Task prompt: Scan the listing and work out how many lines contain the word "materials". Nothing but the number should be given.
-- Begin Source material --
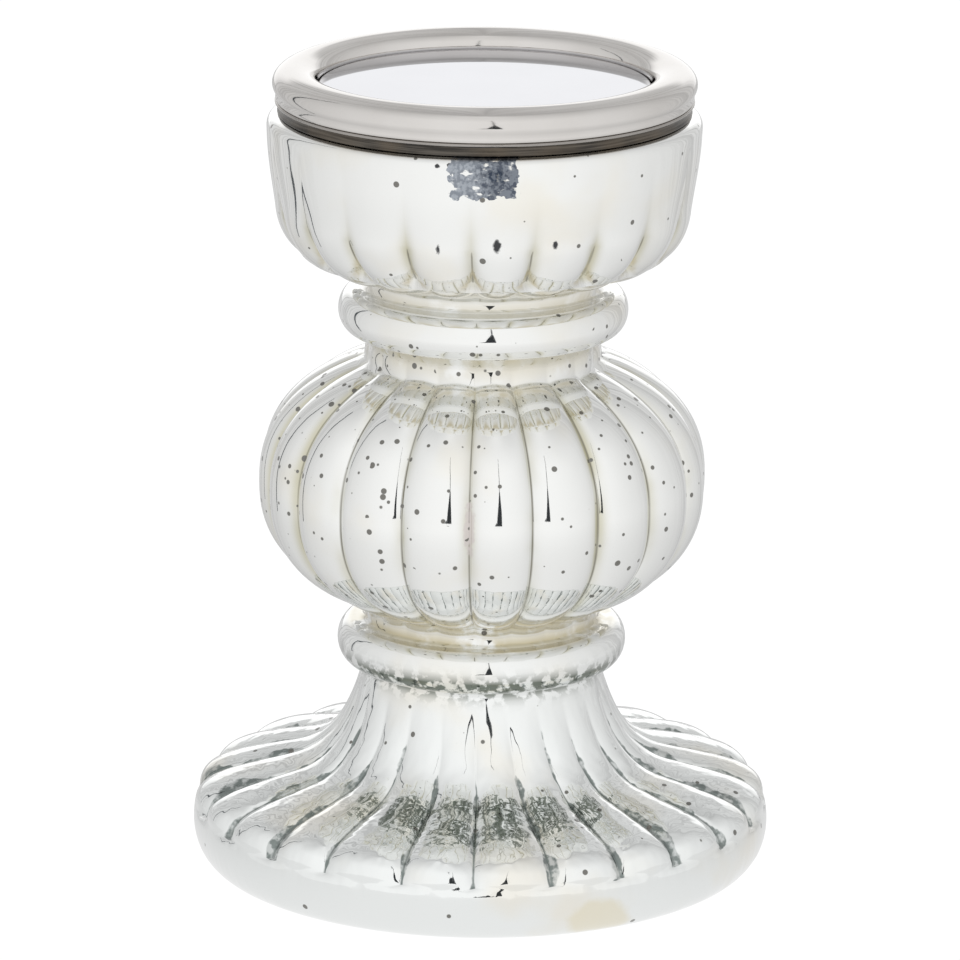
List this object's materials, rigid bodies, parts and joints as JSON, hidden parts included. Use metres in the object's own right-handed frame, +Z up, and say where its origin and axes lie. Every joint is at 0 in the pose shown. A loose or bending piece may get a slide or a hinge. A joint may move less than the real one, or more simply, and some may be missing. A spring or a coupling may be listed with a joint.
{
  "type": "tealight holder",
  "caption": "Fluted silvered-glass candle stand with a wide lobed foot, a melon-shaped globe between two beads, a round bowl and a metal cap with a tube rim for the candle.",
  "frame": {"origin": "centre of the foot, on the surface that it stands on", "axes": "+Z up along the turning axis; a glass groove lies on -Y, which is the front"},
  "size_m": [0.1428, 0.1428, 0.2],
  "materials": {
    "glass": "clear blown glass, glossy, fluted outside",
    "silver_lining": "antiqued silver mirror with small worn specks and warm stains",
    "cement": "matte set adhesive",
    "dark_metal": "dark bronzed sheet metal",
    "nickel": "polished nickel plate, slightly warm",
    "plate_metal": "polished nickel plate, flat"
  },
  "bodies": {
    "root": {"glass_body": "glass", "silvering": "silver_lining", "cement_ring": "cement", "collar_band": "dark_metal", "rim_ring": "nickel", "candle_plate": "plate_metal"}
  },
  "joints": []
}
-- End Source material --
Solution to the problem: 2